§ Data extract
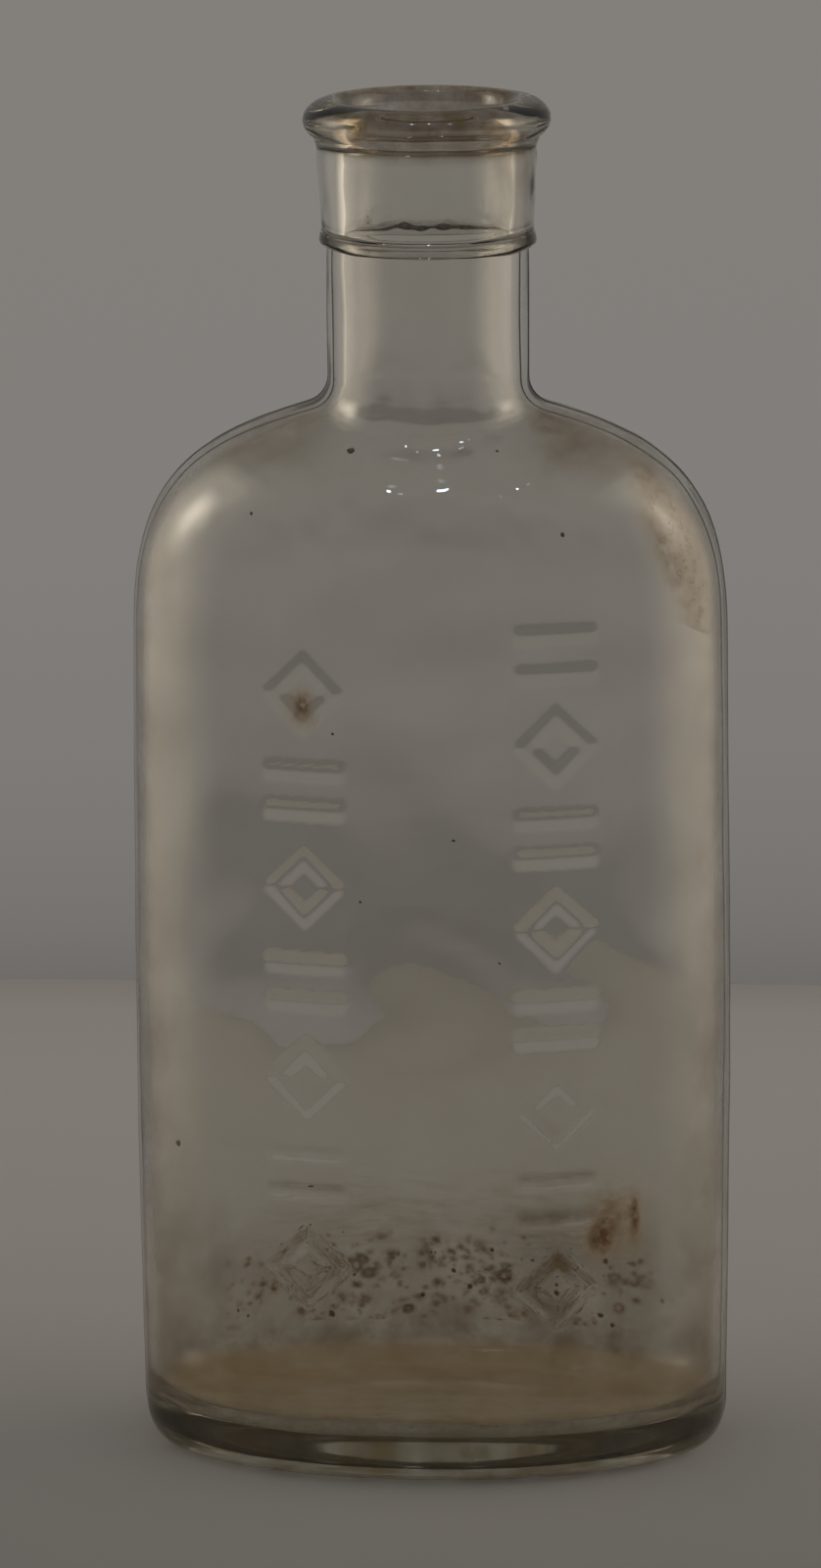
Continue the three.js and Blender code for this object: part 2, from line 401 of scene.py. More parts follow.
class MeshMaker:
    """Collects points and faces, in millimetres, and makes one object of them."""

    def __init__(self) -> None:
        """Starts empty."""
        self.points: list[np.ndarray] = []
        self.faces: list[np.ndarray] = []
        self.count = 0

    def add_points(self, points: np.ndarray) -> int:
        """Adds points.

        Args:
            points: Any array with x, y and z last.

        Returns:
            The number of the first.
        """
        first = self.count
        flat = points.reshape(-1, 3)
        self.points.append(flat)
        self.count += len(flat)
        return first

    def add_loft(self, grid: Grid, poles: tuple | None = None, loop: bool = False) -> None:
        """Adds rings joined by quads.

        Args:
            grid: The rings, with their outside on the right of the way the rows run.
            poles: Points that close the first and the last ring, if it is a solid.
            loop: Whether the last ring joins the first, as on a solid ring.
        """
        rows, columns = grid.shape[:2]
        first = self.add_points(grid)
        here = np.arange(columns)
        after = (here + 1) % columns
        for row in range(rows if loop else rows - 1):
            a, b = first + row * columns, first + (row + 1) % rows * columns
            self.faces.append(np.stack((a + here, a + after, b + after, b + here), 1))
        if poles is not None:
            low, high = self.add_points(np.array(poles[0])), self.add_points(np.array(poles[1]))
            last = first + (rows - 1) * columns
            self.faces.append(np.stack((np.full(columns, low), first + after, first + here), 1))
            self.faces.append(np.stack((np.full(columns, high), last + here, last + after), 1))

    def add_slab(self, outer: Grid, inner: Grid) -> None:
        """Adds a thin closed slab between two open grids.

        Args:
            outer: The face seen from outside the bottle, its columns anticlockwise and its rows up.
            inner: The face towards the middle, point for point.
        """
        rows, columns = outer.shape[:2]
        first, second = self.add_points(outer), self.add_points(inner)
        at = np.arange(rows * columns).reshape(rows, columns)
        a, b, c, d = at[:-1, :-1], at[:-1, 1:], at[1:, 1:], at[1:, :-1]
        quads = np.stack((a, b, c, d), -1).reshape(-1, 4)
        self.faces += [first + quads, second + quads[:, ::-1]]
        rim = np.concatenate((at[0], at[1:, -1], at[-1, -2::-1], at[-2:0:-1, 0]))
        after = np.roll(rim, -1)
        self.faces.append(np.stack((first + after, first + rim, second + rim, second + after), 1))

    def make(self, name: str) -> bpy.types.Object:
        """Makes the object.

        Args:
            name: Its name.

        Returns:
            The object, with smooth faces.
        """
        mesh = bpy.data.meshes.new(name)
        points = np.concatenate(self.points) * MM
        faces = [face for part in self.faces for face in part.tolist()]
        mesh.from_pydata(points.tolist(), [], faces)
        mesh.shade_smooth()
        mesh.update()
        return new_object(name, mesh)


def set_amount(made: bpy.types.Object, name: str, values: np.ndarray) -> None:
    """Stores one number for each point, for its material to read.

    Args:
        made: The object.
        name: The attribute's name.
        values: The numbers, in the order of the points.
    """
    attribute = made.data.attributes.new(name, "FLOAT", "POINT")
    attribute.data.foreach_set("value", values.astype(np.float32).ravel())


# ---------------------------------------------------------------- finishes


@dataclass(frozen=True)
class BottleGlass:
    """Soda-lime glass, blown and fire-polished: clear and shiny, and olive where it is seen edge-on.

    Iron in the sand gives the tint. The inside is faintly etched by what it held, so it mirrors softly, and
    brown grime lies in places, which browns what is seen through it and dulls the shine. The same amount
    also carries painted shade: browner and darker at the narrow sides and along the lip's fold. A crust dried
    onto the floor and the scuffed base scatters light, so the thick heel glows brown and isn't a dark mirror.
    Light from the lamps goes straight on through the glass, so that what lies in and under it is lit.
    """

    name: str = "soda_lime_glass_blown"
    refraction: float = 1.52
    tint: str = "d3d6c8"  # what is left of white light after its full depth
    depth_mm: float = 42.0
    clean: str = "f5f4f0"
    # colour of the grime, and of the painted shade at the narrow sides and along the lip's fold
    grime_and_shade: str = "866c45"
    polish: float = 0.02
    etched: float = 0.13  # roughness inside
    dull: float = 0.1
    cloud_mm: tuple[float, float, float] = (6, 6, 6)  # patches of grime and crust
    smear_mm: tuple[float, float, float] = (9, 9, 22)  # streaks in the etching
    skin_mm: float = 3.2  # unevenness of the surface, and its height
    skin_height_mm: float = 0.012

    def build(self) -> bpy.types.Material:
        """Makes the material.

        Returns:
            The material.
        """
        material, tree = new_material(self.name)
        cloud = noise(tree, self.cloud_mm, 7.0, 0.68)
        patchy = add_node(
            tree, "MapRange", {"Value": cloud, "From Min": 0.3, "From Max": 0.7, "To Max": 1.3},
        ).outputs[0]
        amount = combine(tree, "MULTIPLY", patchy, stored(tree, "grime_and_shade"), clamp=True)
        colour = set_ramp(add_node(tree, "ValToRGB", {"Fac": amount}), ((0.0, self.clean), (1.0, self.grime_and_shade)))
        smear = noise(tree, self.smear_mm, 3.0)
        etched = combine(tree, "MULTIPLY", stored(tree, "inside"), smear)
        rough = combine(tree, "MULTIPLY_ADD", etched, 2 * self.etched, self.polish)
        rough = combine(tree, "MULTIPLY_ADD", amount, self.dull, rough)
        skin = noise(tree, (self.skin_mm,) * 3, 2.0)
        high = self.skin_height_mm * MM
        bump = add_node(tree, "Bump", {"Height": skin, "Strength": 0.35, "Distance": high})
        hidden = combine(tree, "MULTIPLY", stored(tree, "crust"), patchy, clamp=True)
        clear = combine(tree, "SUBTRACT", 1.0, hidden)
        glass = add_node(
            tree, "BsdfPrincipled",
            {"Base Color": colour, "Roughness": rough, "Normal": bump.outputs["Normal"],
             "IOR": self.refraction, "Transmission Weight": clear},
        )
        loss = [-math.log(max(c, 1e-3)) for c in linear(self.tint)[:3]]
        most = max(loss)
        depth = add_node(
            tree, "VolumeAbsorption",
            {"Color": (*(1 - k / most for k in loss), 1.0), "Density": most / (self.depth_mm * MM)},
        )
        lit = add_node(tree, "BsdfTransparent", {"Color": linear(self.clean)})
        ray = add_node(tree, "LightPath").outputs["Is Shadow Ray"]
        surface = add_node(tree, "MixShader", {0: ray, 1: glass.outputs[0], 2: lit.outputs[0]})
        add_node(tree, "OutputMaterial", {"Surface": surface.outputs[0], "Volume": depth.outputs[0]})
        return material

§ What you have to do
Print back all the lines verbatim.

§ Correct answer
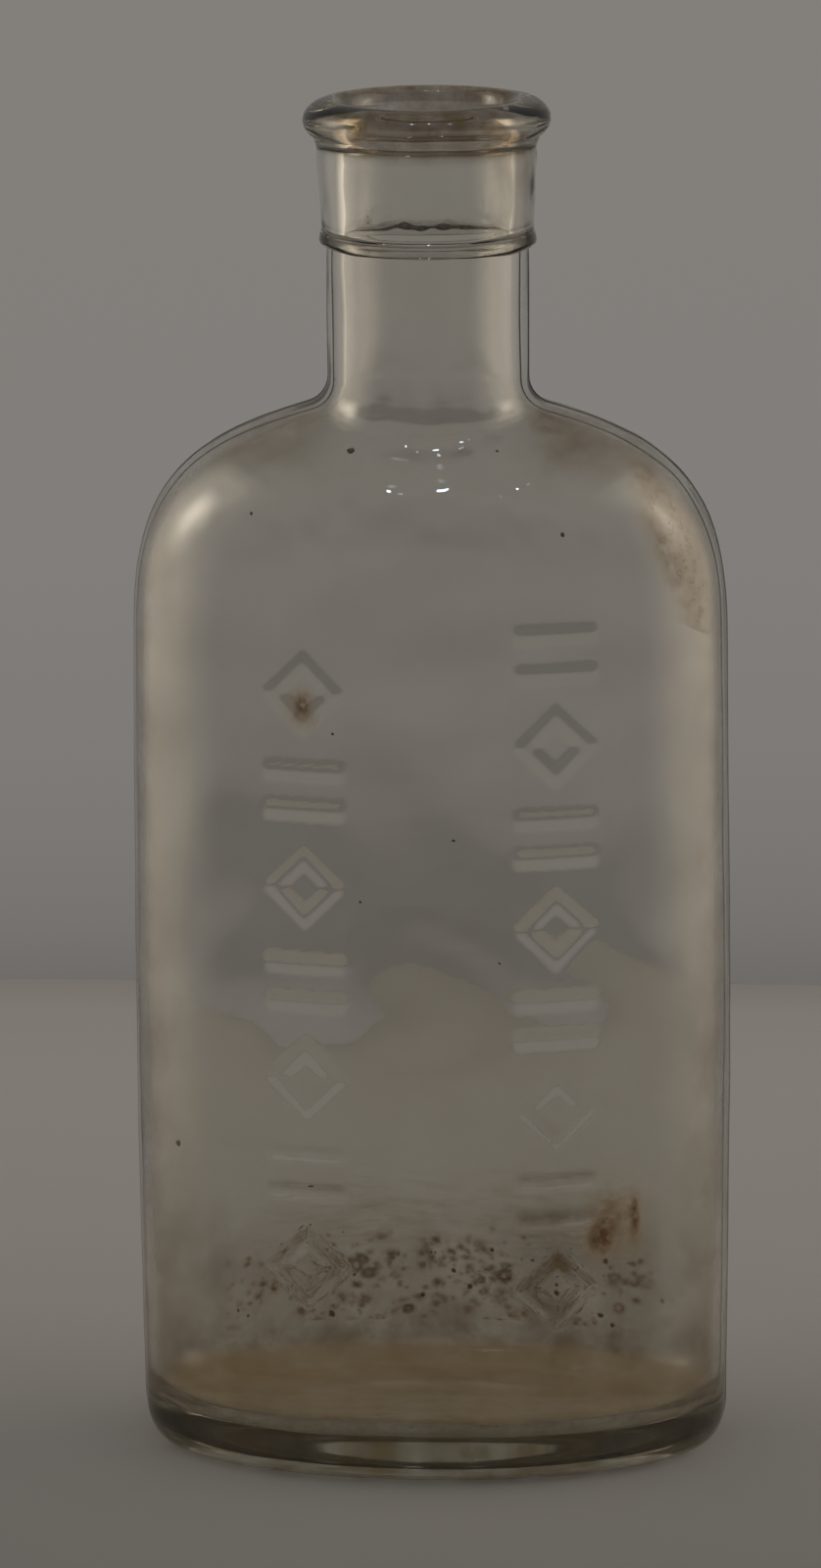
Continue the three.js and Blender code for this object: part 2, from line 401 of scene.py. More parts follow.
class MeshMaker:
    """Collects points and faces, in millimetres, and makes one object of them."""

    def __init__(self) -> None:
        """Starts empty."""
        self.points: list[np.ndarray] = []
        self.faces: list[np.ndarray] = []
        self.count = 0

    def add_points(self, points: np.ndarray) -> int:
        """Adds points.

        Args:
            points: Any array with x, y and z last.

        Returns:
            The number of the first.
        """
        first = self.count
        flat = points.reshape(-1, 3)
        self.points.append(flat)
        self.count += len(flat)
        return first

    def add_loft(self, grid: Grid, poles: tuple | None = None, loop: bool = False) -> None:
        """Adds rings joined by quads.

        Args:
            grid: The rings, with their outside on the right of the way the rows run.
            poles: Points that close the first and the last ring, if it is a solid.
            loop: Whether the last ring joins the first, as on a solid ring.
        """
        rows, columns = grid.shape[:2]
        first = self.add_points(grid)
        here = np.arange(columns)
        after = (here + 1) % columns
        for row in range(rows if loop else rows - 1):
            a, b = first + row * columns, first + (row + 1) % rows * columns
            self.faces.append(np.stack((a + here, a + after, b + after, b + here), 1))
        if poles is not None:
            low, high = self.add_points(np.array(poles[0])), self.add_points(np.array(poles[1]))
            last = first + (rows - 1) * columns
            self.faces.append(np.stack((np.full(columns, low), first + after, first + here), 1))
            self.faces.append(np.stack((np.full(columns, high), last + here, last + after), 1))

    def add_slab(self, outer: Grid, inner: Grid) -> None:
        """Adds a thin closed slab between two open grids.

        Args:
            outer: The face seen from outside the bottle, its columns anticlockwise and its rows up.
            inner: The face towards the middle, point for point.
        """
        rows, columns = outer.shape[:2]
        first, second = self.add_points(outer), self.add_points(inner)
        at = np.arange(rows * columns).reshape(rows, columns)
        a, b, c, d = at[:-1, :-1], at[:-1, 1:], at[1:, 1:], at[1:, :-1]
        quads = np.stack((a, b, c, d), -1).reshape(-1, 4)
        self.faces += [first + quads, second + quads[:, ::-1]]
        rim = np.concatenate((at[0], at[1:, -1], at[-1, -2::-1], at[-2:0:-1, 0]))
        after = np.roll(rim, -1)
        self.faces.append(np.stack((first + after, first + rim, second + rim, second + after), 1))

    def make(self, name: str) -> bpy.types.Object:
        """Makes the object.

        Args:
            name: Its name.

        Returns:
            The object, with smooth faces.
        """
        mesh = bpy.data.meshes.new(name)
        points = np.concatenate(self.points) * MM
        faces = [face for part in self.faces for face in part.tolist()]
        mesh.from_pydata(points.tolist(), [], faces)
        mesh.shade_smooth()
        mesh.update()
        return new_object(name, mesh)


def set_amount(made: bpy.types.Object, name: str, values: np.ndarray) -> None:
    """Stores one number for each point, for its material to read.

    Args:
        made: The object.
        name: The attribute's name.
        values: The numbers, in the order of the points.
    """
    attribute = made.data.attributes.new(name, "FLOAT", "POINT")
    attribute.data.foreach_set("value", values.astype(np.float32).ravel())


# ---------------------------------------------------------------- finishes


@dataclass(frozen=True)
class BottleGlass:
    """Soda-lime glass, blown and fire-polished: clear and shiny, and olive where it is seen edge-on.

    Iron in the sand gives the tint. The inside is faintly etched by what it held, so it mirrors softly, and
    brown grime lies in places, which browns what is seen through it and dulls the shine. The same amount
    also carries painted shade: browner and darker at the narrow sides and along the lip's fold. A crust dried
    onto the floor and the scuffed base scatters light, so the thick heel glows brown and isn't a dark mirror.
    Light from the lamps goes straight on through the glass, so that what lies in and under it is lit.
    """

    name: str = "soda_lime_glass_blown"
    refraction: float = 1.52
    tint: str = "d3d6c8"  # what is left of white light after its full depth
    depth_mm: float = 42.0
    clean: str = "f5f4f0"
    # colour of the grime, and of the painted shade at the narrow sides and along the lip's fold
    grime_and_shade: str = "866c45"
    polish: float = 0.02
    etched: float = 0.13  # roughness inside
    dull: float = 0.1
    cloud_mm: tuple[float, float, float] = (6, 6, 6)  # patches of grime and crust
    smear_mm: tuple[float, float, float] = (9, 9, 22)  # streaks in the etching
    skin_mm: float = 3.2  # unevenness of the surface, and its height
    skin_height_mm: float = 0.012

    def build(self) -> bpy.types.Material:
        """Makes the material.

        Returns:
            The material.
        """
        material, tree = new_material(self.name)
        cloud = noise(tree, self.cloud_mm, 7.0, 0.68)
        patchy = add_node(
            tree, "MapRange", {"Value": cloud, "From Min": 0.3, "From Max": 0.7, "To Max": 1.3},
        ).outputs[0]
        amount = combine(tree, "MULTIPLY", patchy, stored(tree, "grime_and_shade"), clamp=True)
        colour = set_ramp(add_node(tree, "ValToRGB", {"Fac": amount}), ((0.0, self.clean), (1.0, self.grime_and_shade)))
        smear = noise(tree, self.smear_mm, 3.0)
        etched = combine(tree, "MULTIPLY", stored(tree, "inside"), smear)
        rough = combine(tree, "MULTIPLY_ADD", etched, 2 * self.etched, self.polish)
        rough = combine(tree, "MULTIPLY_ADD", amount, self.dull, rough)
        skin = noise(tree, (self.skin_mm,) * 3, 2.0)
        high = self.skin_height_mm * MM
        bump = add_node(tree, "Bump", {"Height": skin, "Strength": 0.35, "Distance": high})
        hidden = combine(tree, "MULTIPLY", stored(tree, "crust"), patchy, clamp=True)
        clear = combine(tree, "SUBTRACT", 1.0, hidden)
        glass = add_node(
            tree, "BsdfPrincipled",
            {"Base Color": colour, "Roughness": rough, "Normal": bump.outputs["Normal"],
             "IOR": self.refraction, "Transmission Weight": clear},
        )
        loss = [-math.log(max(c, 1e-3)) for c in linear(self.tint)[:3]]
        most = max(loss)
        depth = add_node(
            tree, "VolumeAbsorption",
            {"Color": (*(1 - k / most for k in loss), 1.0), "Density": most / (self.depth_mm * MM)},
        )
        lit = add_node(tree, "BsdfTransparent", {"Color": linear(self.clean)})
        ray = add_node(tree, "LightPath").outputs["Is Shadow Ray"]
        surface = add_node(tree, "MixShader", {0: ray, 1: glass.outputs[0], 2: lit.outputs[0]})
        add_node(tree, "OutputMaterial", {"Surface": surface.outputs[0], "Volume": depth.outputs[0]})
        return material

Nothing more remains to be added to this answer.